Shiraji and his colleagues across the three boroughs are currently at this mapping stage. The aim is to plot the reach of IT across the three councils before looking for common approaches to front-line services. Shiraji expects a number of key benefits, such as deduplication and rationalisation, to emerge.
The mapping stage will provide the basis for more detailed sharing of services during the next few years. There are currently more than 1,500 line-of-business applications running across the three councils. Shiraji says executives across the councils are taking a pragmatic approach to the future of technology systems.
“There’s a recognition that sharing services is a journey of convergence,” he says. “We’re approaching the process thoroughly, and the programme will be implemented in a soft, phased manner. That approach will help minimise disruption and also help ensure the delivery of the right outcomes.”
New systems and services
In the meantime, work on key business systems continues apace. Camden signed a contract to implement Oracle Fusion at the start of the year. The technology will replace the council’s existing finance, human resources, procurement and project systems. Camden, says Shiraji, will be the first local authority to deliver that high scale and scope of back-office functions in the cloud via Oracle Fusion.

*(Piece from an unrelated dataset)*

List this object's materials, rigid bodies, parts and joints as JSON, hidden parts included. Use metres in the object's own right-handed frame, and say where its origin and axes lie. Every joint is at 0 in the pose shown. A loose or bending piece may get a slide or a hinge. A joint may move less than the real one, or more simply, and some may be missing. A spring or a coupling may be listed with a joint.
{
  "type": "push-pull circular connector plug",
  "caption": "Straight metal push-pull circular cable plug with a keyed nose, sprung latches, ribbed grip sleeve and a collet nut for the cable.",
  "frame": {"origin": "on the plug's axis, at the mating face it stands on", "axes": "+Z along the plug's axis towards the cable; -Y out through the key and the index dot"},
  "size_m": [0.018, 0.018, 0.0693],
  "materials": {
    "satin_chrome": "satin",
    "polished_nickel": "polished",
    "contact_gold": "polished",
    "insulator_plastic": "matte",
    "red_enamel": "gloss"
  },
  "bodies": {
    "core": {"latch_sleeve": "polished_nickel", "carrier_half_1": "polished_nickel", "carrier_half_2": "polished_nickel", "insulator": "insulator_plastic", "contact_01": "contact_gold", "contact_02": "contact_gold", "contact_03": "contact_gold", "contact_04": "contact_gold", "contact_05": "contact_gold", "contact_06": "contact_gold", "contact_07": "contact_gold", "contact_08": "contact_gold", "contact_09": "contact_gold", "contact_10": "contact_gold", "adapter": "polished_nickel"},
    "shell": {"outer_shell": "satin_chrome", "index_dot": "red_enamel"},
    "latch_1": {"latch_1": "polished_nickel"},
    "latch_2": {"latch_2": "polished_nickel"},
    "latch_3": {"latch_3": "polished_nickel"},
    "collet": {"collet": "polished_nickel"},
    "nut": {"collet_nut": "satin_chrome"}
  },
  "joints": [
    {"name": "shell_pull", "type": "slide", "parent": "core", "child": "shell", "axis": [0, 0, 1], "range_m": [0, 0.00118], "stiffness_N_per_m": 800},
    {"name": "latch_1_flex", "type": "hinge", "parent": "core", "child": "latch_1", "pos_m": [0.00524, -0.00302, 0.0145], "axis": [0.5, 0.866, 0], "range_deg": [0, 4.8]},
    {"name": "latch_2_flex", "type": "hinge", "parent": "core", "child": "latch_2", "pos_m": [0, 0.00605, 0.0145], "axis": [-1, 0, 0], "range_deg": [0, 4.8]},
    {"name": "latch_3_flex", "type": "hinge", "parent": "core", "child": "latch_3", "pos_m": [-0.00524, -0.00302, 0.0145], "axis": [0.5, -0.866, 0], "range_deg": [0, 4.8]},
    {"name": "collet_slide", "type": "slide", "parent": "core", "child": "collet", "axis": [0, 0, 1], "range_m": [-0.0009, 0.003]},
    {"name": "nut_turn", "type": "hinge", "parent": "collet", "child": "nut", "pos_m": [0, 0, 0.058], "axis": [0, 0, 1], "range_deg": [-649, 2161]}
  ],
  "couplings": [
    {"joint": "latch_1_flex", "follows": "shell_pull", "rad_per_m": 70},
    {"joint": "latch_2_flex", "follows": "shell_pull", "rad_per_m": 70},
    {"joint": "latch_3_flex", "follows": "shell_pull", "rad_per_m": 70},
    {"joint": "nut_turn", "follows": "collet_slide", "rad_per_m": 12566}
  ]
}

The transformation will be significant. He says the council is aware the move to the cloud is a key business change project. Camden is currently working on the plans and processes for implementation. Fusion will be launched in a phased manner during the next few years as a part of a wider smarter working programme which also delivers Office 365 and digital solutions for mail, and enhances the collaborative experience in the council’s meeting spaces.
The phased transition to the cloud forms a key element of Shiraji’s interim role. From refreshing strategy to sharing services, he expects to face a number of challenges as he fulfils the requirements of the role. “The organisation is going through a large amount of business change – absorbing that amount of change in a phased manner is a significant concern and a particular focus for me,” says Shiraji.

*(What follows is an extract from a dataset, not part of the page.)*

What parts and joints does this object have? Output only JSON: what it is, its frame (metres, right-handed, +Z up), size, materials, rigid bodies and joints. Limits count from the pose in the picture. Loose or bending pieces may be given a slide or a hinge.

Resourcing also remains a challenge, particularly in fast-developing skills areas, such as the Oracle Fusion implementation and the continued use of data science. Shiraji says the effective management of expectations will be crucial. “We can’t afford to let any of these issues divert us from delivering services to citizens and businesses,” he says.
“I’ve been brought in to positively disrupt how we deliver public services. As someone that’s fresh to the organisation and sector, I’m able to see things and ask questions that others might miss. I think I have a talent for spotting where services might be more joined up.”
Shiraji expects to be at Camden until the end of the year and possibly longer. For now, he is continuing to focus on creating a platform for delivering business change. The “hugely enjoyable” role helps Shiraji think about both his long-term career priorities and the position of the CIO more generally.
The next-gen CIO
“There is a real place in local government for next-generation CIOs. These IT leaders have a different way of thinking and can help challenge the status quo. There are already some great things happening in terms of digital leadership in local government. But having more people enter the sector with no baggage or legacy ideas can make a massive difference,” he says.
“Local government organisations have to collaborate. There are pockets of joined-up thinking but there should be more. We, for example, are hosting the Local Digital Coalition, which brings together local authorities across the country to deliver on shared priorities.
“CIOs should look to work with their peers at other organisations, both in and out of sector, and they should encourage their teams to connect and solve citizen problems. IT leaders who are at the bleeding-edge can really help drive a transformation in local government services.”